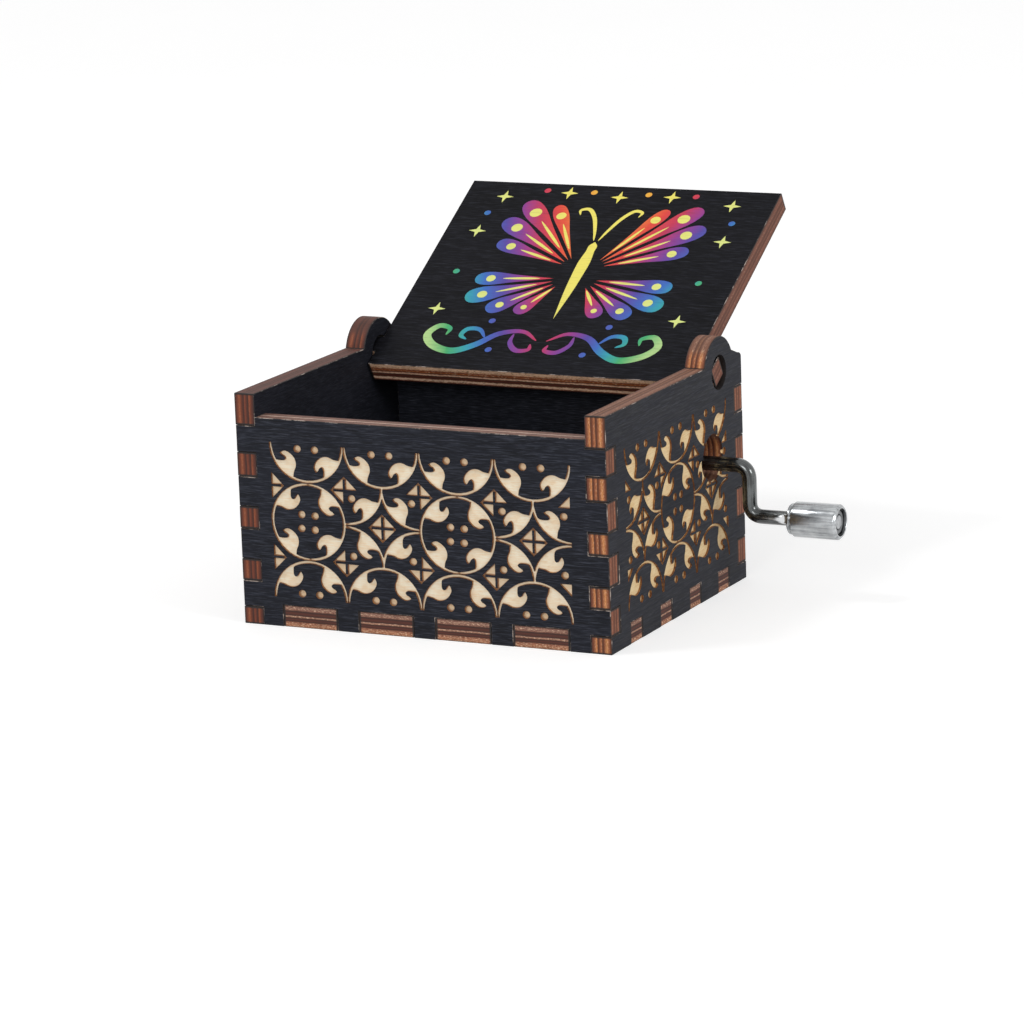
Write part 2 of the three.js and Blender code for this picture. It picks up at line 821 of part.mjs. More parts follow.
function assembleMovement() {
  const movement = new THREE.Group();
  movement.add(named('movement_frame', makeMovementFrame(), castZinc));
  const comb = named('comb', makeComb(), combSteel);
  comb.position.set(0, combY, combBottom);
  movement.add(comb);
  combScrewPlaces().forEach(([x, y], i) => {
    const geometry = makeScrew(
      combScrewHeadRadius,
      combScrewHeadHeight,
      combScrewRadius,
      combScrewLength
    );
    const screw = named(`comb_screw_${i + 1}`, geometry, screwSteel);
    screw.rotation.x = Math.PI / 2;
    screw.position.set(x, y, combBottom + combThickness);
    movement.add(screw);
  });
  baseScrewPlaces().forEach(([x, y], i) => {
    const geometry = makeScrew(
      baseScrewHeadRadius,
      baseScrewHeadHeight,
      baseScrewRadius,
      baseScrewLength
    );
    const screw = named(`movement_screw_${i + 1}`, geometry, screwSteel);
    screw.rotation.x = -Math.PI / 2;
    screw.position.set(x, y, counterboreDepth);
    movement.add(screw);
  });
  movement.add(assembleCylinder(), assembleCrank());
  return movement;
}

const musicBox = new THREE.Group();
musicBox.add(assembleBox(), assembleMovement());

export default musicBox;
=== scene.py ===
# A hand-cranked music box in laser-cut plywood, painted black: an engraved box with
# its lid open, a bent wire crank with a bright knob, and the movement inside.
# Lengths are written in millimetres and become metres where a mesh is made.
import json
import math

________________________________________

**Exercise**
Copy down the whole of the data above, matching it exactly.

**Reply**
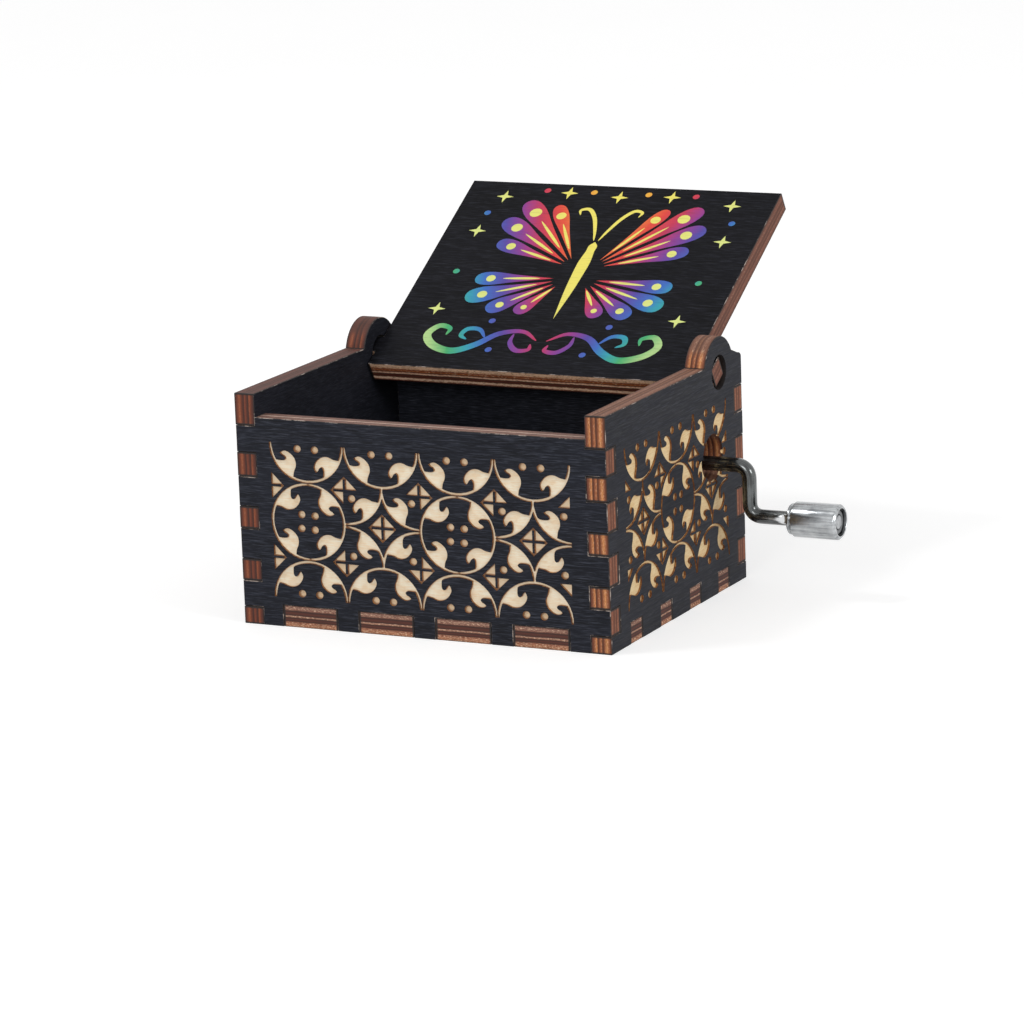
Write part 2 of the three.js and Blender code for this picture. It picks up at line 821 of part.mjs. More parts follow.
function assembleMovement() {
  const movement = new THREE.Group();
  movement.add(named('movement_frame', makeMovementFrame(), castZinc));
  const comb = named('comb', makeComb(), combSteel);
  comb.position.set(0, combY, combBottom);
  movement.add(comb);
  combScrewPlaces().forEach(([x, y], i) => {
    const geometry = makeScrew(
      combScrewHeadRadius,
      combScrewHeadHeight,
      combScrewRadius,
      combScrewLength
    );
    const screw = named(`comb_screw_${i + 1}`, geometry, screwSteel);
    screw.rotation.x = Math.PI / 2;
    screw.position.set(x, y, combBottom + combThickness);
    movement.add(screw);
  });
  baseScrewPlaces().forEach(([x, y], i) => {
    const geometry = makeScrew(
      baseScrewHeadRadius,
      baseScrewHeadHeight,
      baseScrewRadius,
      baseScrewLength
    );
    const screw = named(`movement_screw_${i + 1}`, geometry, screwSteel);
    screw.rotation.x = -Math.PI / 2;
    screw.position.set(x, y, counterboreDepth);
    movement.add(screw);
  });
  movement.add(assembleCylinder(), assembleCrank());
  return movement;
}

const musicBox = new THREE.Group();
musicBox.add(assembleBox(), assembleMovement());

export default musicBox;
=== scene.py ===
# A hand-cranked music box in laser-cut plywood, painted black: an engraved box with
# its lid open, a bent wire crank with a bright knob, and the movement inside.
# Lengths are written in millimetres and become metres where a mesh is made.
import json
import math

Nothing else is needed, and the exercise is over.